• Provided material:
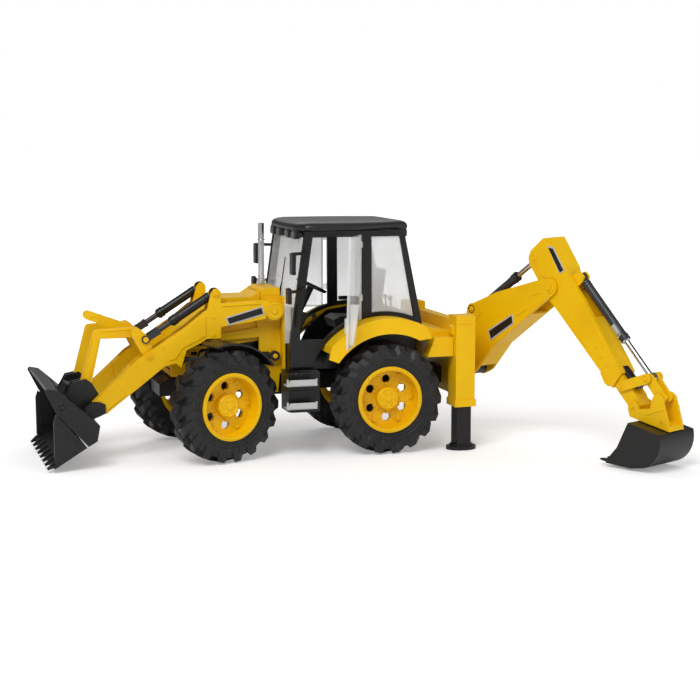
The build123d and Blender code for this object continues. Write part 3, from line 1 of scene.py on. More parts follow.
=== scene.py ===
# %% [markdown]
# # A toy backhoe loader, dressed
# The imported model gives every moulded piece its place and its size.  This
# lesson adds what a toy factory adds afterwards: the finish of each plastic,
# the small fasteners, the seams and the lenses.  Each step says what the real
# piece is, how it could be made in Blender, and why this way was chosen.

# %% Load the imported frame
import json
from math import cos, pi, radians, sin

import bpy
import numpy as np
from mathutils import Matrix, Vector


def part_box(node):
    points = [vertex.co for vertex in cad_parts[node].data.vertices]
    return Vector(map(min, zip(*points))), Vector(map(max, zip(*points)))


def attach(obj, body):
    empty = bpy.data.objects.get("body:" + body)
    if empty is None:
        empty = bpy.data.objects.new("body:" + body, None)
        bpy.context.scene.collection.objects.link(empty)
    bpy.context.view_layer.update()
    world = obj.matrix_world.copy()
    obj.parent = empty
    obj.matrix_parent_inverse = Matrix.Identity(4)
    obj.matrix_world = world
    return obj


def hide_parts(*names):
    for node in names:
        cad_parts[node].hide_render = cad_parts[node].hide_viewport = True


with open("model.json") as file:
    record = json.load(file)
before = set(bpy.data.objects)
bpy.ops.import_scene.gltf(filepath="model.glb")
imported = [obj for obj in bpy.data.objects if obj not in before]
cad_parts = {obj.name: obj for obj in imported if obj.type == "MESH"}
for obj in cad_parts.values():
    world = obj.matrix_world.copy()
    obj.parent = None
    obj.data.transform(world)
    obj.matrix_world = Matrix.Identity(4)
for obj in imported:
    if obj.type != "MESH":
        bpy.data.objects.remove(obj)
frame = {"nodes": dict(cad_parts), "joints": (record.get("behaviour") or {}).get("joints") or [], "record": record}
nodes = frame["nodes"]
joints = {joint["name"]: joint for joint in frame["joints"]}
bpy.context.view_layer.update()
MM = 0.001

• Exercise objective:
Set down the material above again, word for word.

• Output for this task:
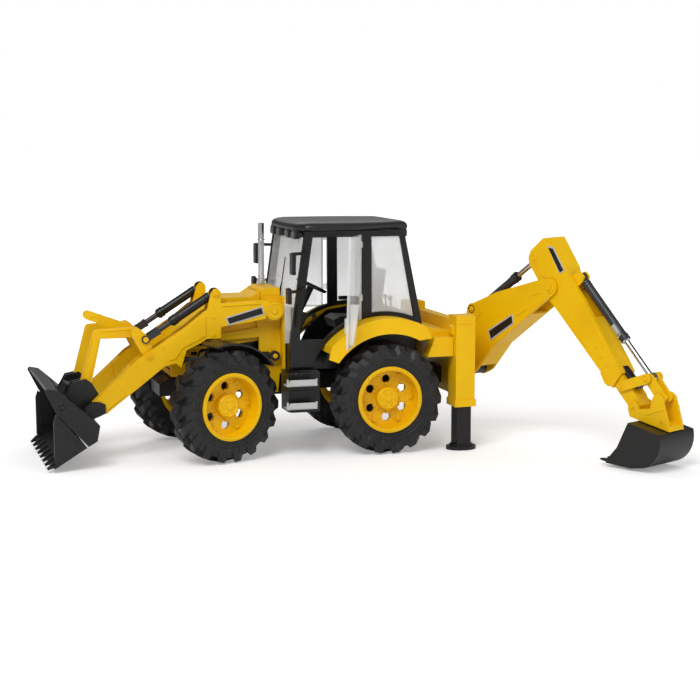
The build123d and Blender code for this object continues. Write part 3, from line 1 of scene.py on. More parts follow.
=== scene.py ===
# %% [markdown]
# # A toy backhoe loader, dressed
# The imported model gives every moulded piece its place and its size.  This
# lesson adds what a toy factory adds afterwards: the finish of each plastic,
# the small fasteners, the seams and the lenses.  Each step says what the real
# piece is, how it could be made in Blender, and why this way was chosen.

# %% Load the imported frame
import json
from math import cos, pi, radians, sin

import bpy
import numpy as np
from mathutils import Matrix, Vector


def part_box(node):
    points = [vertex.co for vertex in cad_parts[node].data.vertices]
    return Vector(map(min, zip(*points))), Vector(map(max, zip(*points)))


def attach(obj, body):
    empty = bpy.data.objects.get("body:" + body)
    if empty is None:
        empty = bpy.data.objects.new("body:" + body, None)
        bpy.context.scene.collection.objects.link(empty)
    bpy.context.view_layer.update()
    world = obj.matrix_world.copy()
    obj.parent = empty
    obj.matrix_parent_inverse = Matrix.Identity(4)
    obj.matrix_world = world
    return obj


def hide_parts(*names):
    for node in names:
        cad_parts[node].hide_render = cad_parts[node].hide_viewport = True


with open("model.json") as file:
    record = json.load(file)
before = set(bpy.data.objects)
bpy.ops.import_scene.gltf(filepath="model.glb")
imported = [obj for obj in bpy.data.objects if obj not in before]
cad_parts = {obj.name: obj for obj in imported if obj.type == "MESH"}
for obj in cad_parts.values():
    world = obj.matrix_world.copy()
    obj.parent = None
    obj.data.transform(world)
    obj.matrix_world = Matrix.Identity(4)
for obj in imported:
    if obj.type != "MESH":
        bpy.data.objects.remove(obj)
frame = {"nodes": dict(cad_parts), "joints": (record.get("behaviour") or {}).get("joints") or [], "record": record}
nodes = frame["nodes"]
joints = {joint["name"]: joint for joint in frame["joints"]}
bpy.context.view_layer.update()
MM = 0.001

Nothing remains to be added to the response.